The Navajo tribe is by far the largest with two-thirds of the population of the energy-owning tribes and more than a third of the reservation acreage.
Because of Navajo dominance and the personal prestige of Peter McDonald, chairman both of the council and of the Navajo nation, the tribe generally is considered to be first among equals by the western Indian leaders.
McDonald, fresh from a decisive reelection victory to his third four year term as Navajo Council president, lauded Burtt's offer and also predicted that it will be the forerunning of similar proposals.
But MacDonald cautioned that Indians will scrutinize every proposal carefully and are "not prepared to compromise with someone just because he treats us nice, buys lunch for us and says the right things."
In discussing the energy development on Indian lands following Burtt's speech, MacDonald made these points:
The Indians should appraise their own resources, using money put up by the federal government, but hiring their own geologists and appraisers.
Simultaneously, it is important for Indians to become geologists, chemists, hydraulogists and other specialists. For this purpose, MacDonald said, the economic assistance of the big oil corporation is welcome.
Indian tribes should strive to develop their own resources, either independently of as a joint effort with venture capital.
It is such venture capital efforts that Burtt appeared to have in mind when he addressed the Indian Council.He told reporters after the meeting that his company would be interested in providing "equity ownership with proper security and an economic rate of return." In his speech Burtt quoted Equitable President Eklund as saying that corporations would have to become socially responsible to survive in the world where people are increasingly skeptical of corporate motives.

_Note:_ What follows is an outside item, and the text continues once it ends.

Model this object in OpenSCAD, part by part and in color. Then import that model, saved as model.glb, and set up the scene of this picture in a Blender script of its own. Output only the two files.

Though Burtt was warmly applauded, deep doubts remained among the Indians about both the corporate giants and the U.S. government. The skepticism is a reflection of generations of past experience.
One document circulated here by representatives of the Jicarilla Apache Tribe in New Mexico spelled out what representatives of nearly all the tribes have been saying - that they were cheated out of royalties in leases that were casually or illegally awarded to oil companies by the federal government.
A lawsuit by the Jicarilla Tribe against Secretary of Interior Cecil Andrus and 23 oil companies and their affiliates contends that leases on 276,000 acres of tribal land - 37 percent of the Jicarilla reservation's total acreage - should be declared invalid because they violate various legal requirements including the necessity for an environmental impact statement.
The leases, among the largest on any Indian reservation, were made during the Nixon administration. The tribe received $685,000 in bonus money for leases that Indians calculate would be worth at least $80 million if fair market value had been paid.
According to a document accompanying the lawsuit, the Interior Department's Bureau of Indian Affairs did not bother to check past evaluations made by oil companies already on file with the federal government when the lenses were made. These showed that the land was worth far more than the oil companies were paying for the leases, the Indians contend.
MacDonald also was critical of the federal government's apparent unwillingness to commit money to Indian development programs despite countless studies.
"Interior recites statistics to us about our plight that we already know too well," MacDonald said. "But when it comes to doing something about it, they he-haw around, contract with Harvard and write forwards to books."
Nonetheless, the federal government is, for the first time, funding the Council of Energy-Related Tribes in a serious way. Formed in 1975 without funding, the council had a $200,000 budget a year ago. Now it has a $3 million budget and yesterday celebrated the opening of its Denver office.